# [Problem to solve]
Repeat the entire listing exactly as written.

--- Material provided ---

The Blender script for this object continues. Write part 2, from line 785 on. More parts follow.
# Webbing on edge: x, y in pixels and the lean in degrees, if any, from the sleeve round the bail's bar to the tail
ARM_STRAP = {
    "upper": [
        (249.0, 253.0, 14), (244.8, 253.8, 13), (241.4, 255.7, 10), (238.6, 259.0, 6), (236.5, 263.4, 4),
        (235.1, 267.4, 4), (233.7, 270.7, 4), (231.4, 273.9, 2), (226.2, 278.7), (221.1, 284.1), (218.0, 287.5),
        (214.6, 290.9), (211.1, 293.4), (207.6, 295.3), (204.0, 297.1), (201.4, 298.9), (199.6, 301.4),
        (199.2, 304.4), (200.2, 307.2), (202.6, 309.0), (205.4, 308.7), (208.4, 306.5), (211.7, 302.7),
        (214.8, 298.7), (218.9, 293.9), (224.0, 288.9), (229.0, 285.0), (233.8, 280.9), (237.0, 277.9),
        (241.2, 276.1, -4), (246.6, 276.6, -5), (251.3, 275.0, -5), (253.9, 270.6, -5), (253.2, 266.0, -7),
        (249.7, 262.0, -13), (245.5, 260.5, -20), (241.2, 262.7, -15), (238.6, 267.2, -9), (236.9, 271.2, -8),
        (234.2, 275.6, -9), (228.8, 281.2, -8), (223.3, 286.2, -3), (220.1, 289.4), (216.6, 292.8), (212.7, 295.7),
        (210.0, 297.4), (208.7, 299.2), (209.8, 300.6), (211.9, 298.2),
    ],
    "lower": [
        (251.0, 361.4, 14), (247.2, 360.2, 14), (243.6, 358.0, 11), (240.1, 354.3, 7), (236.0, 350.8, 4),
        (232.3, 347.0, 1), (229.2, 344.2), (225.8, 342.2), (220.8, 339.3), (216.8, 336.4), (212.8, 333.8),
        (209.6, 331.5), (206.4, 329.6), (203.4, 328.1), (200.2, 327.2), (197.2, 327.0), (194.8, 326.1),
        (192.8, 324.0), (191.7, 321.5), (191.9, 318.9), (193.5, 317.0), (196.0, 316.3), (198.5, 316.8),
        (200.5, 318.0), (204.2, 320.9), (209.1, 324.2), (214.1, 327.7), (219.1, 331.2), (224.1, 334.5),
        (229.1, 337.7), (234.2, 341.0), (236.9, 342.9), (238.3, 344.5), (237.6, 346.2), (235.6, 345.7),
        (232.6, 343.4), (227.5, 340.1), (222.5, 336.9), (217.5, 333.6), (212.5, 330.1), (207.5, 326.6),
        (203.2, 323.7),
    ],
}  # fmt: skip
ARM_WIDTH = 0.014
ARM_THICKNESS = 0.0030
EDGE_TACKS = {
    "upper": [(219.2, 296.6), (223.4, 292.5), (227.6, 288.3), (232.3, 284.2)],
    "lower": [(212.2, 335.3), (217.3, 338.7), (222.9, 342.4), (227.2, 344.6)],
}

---

# [The reply]
The Blender script for this object continues. Write part 2, from line 785 on. More parts follow.
# Webbing on edge: x, y in pixels and the lean in degrees, if any, from the sleeve round the bail's bar to the tail
ARM_STRAP = {
    "upper": [
        (249.0, 253.0, 14), (244.8, 253.8, 13), (241.4, 255.7, 10), (238.6, 259.0, 6), (236.5, 263.4, 4),
        (235.1, 267.4, 4), (233.7, 270.7, 4), (231.4, 273.9, 2), (226.2, 278.7), (221.1, 284.1), (218.0, 287.5),
        (214.6, 290.9), (211.1, 293.4), (207.6, 295.3), (204.0, 297.1), (201.4, 298.9), (199.6, 301.4),
        (199.2, 304.4), (200.2, 307.2), (202.6, 309.0), (205.4, 308.7), (208.4, 306.5), (211.7, 302.7),
        (214.8, 298.7), (218.9, 293.9), (224.0, 288.9), (229.0, 285.0), (233.8, 280.9), (237.0, 277.9),
        (241.2, 276.1, -4), (246.6, 276.6, -5), (251.3, 275.0, -5), (253.9, 270.6, -5), (253.2, 266.0, -7),
        (249.7, 262.0, -13), (245.5, 260.5, -20), (241.2, 262.7, -15), (238.6, 267.2, -9), (236.9, 271.2, -8),
        (234.2, 275.6, -9), (228.8, 281.2, -8), (223.3, 286.2, -3), (220.1, 289.4), (216.6, 292.8), (212.7, 295.7),
        (210.0, 297.4), (208.7, 299.2), (209.8, 300.6), (211.9, 298.2),
    ],
    "lower": [
        (251.0, 361.4, 14), (247.2, 360.2, 14), (243.6, 358.0, 11), (240.1, 354.3, 7), (236.0, 350.8, 4),
        (232.3, 347.0, 1), (229.2, 344.2), (225.8, 342.2), (220.8, 339.3), (216.8, 336.4), (212.8, 333.8),
        (209.6, 331.5), (206.4, 329.6), (203.4, 328.1), (200.2, 327.2), (197.2, 327.0), (194.8, 326.1),
        (192.8, 324.0), (191.7, 321.5), (191.9, 318.9), (193.5, 317.0), (196.0, 316.3), (198.5, 316.8),
        (200.5, 318.0), (204.2, 320.9), (209.1, 324.2), (214.1, 327.7), (219.1, 331.2), (224.1, 334.5),
        (229.1, 337.7), (234.2, 341.0), (236.9, 342.9), (238.3, 344.5), (237.6, 346.2), (235.6, 345.7),
        (232.6, 343.4), (227.5, 340.1), (222.5, 336.9), (217.5, 333.6), (212.5, 330.1), (207.5, 326.6),
        (203.2, 323.7),
    ],
}  # fmt: skip
ARM_WIDTH = 0.014
ARM_THICKNESS = 0.0030
EDGE_TACKS = {
    "upper": [(219.2, 296.6), (223.4, 292.5), (227.6, 288.3), (232.3, 284.2)],
    "lower": [(212.2, 335.3), (217.3, 338.7), (222.9, 342.4), (227.2, 344.6)],
}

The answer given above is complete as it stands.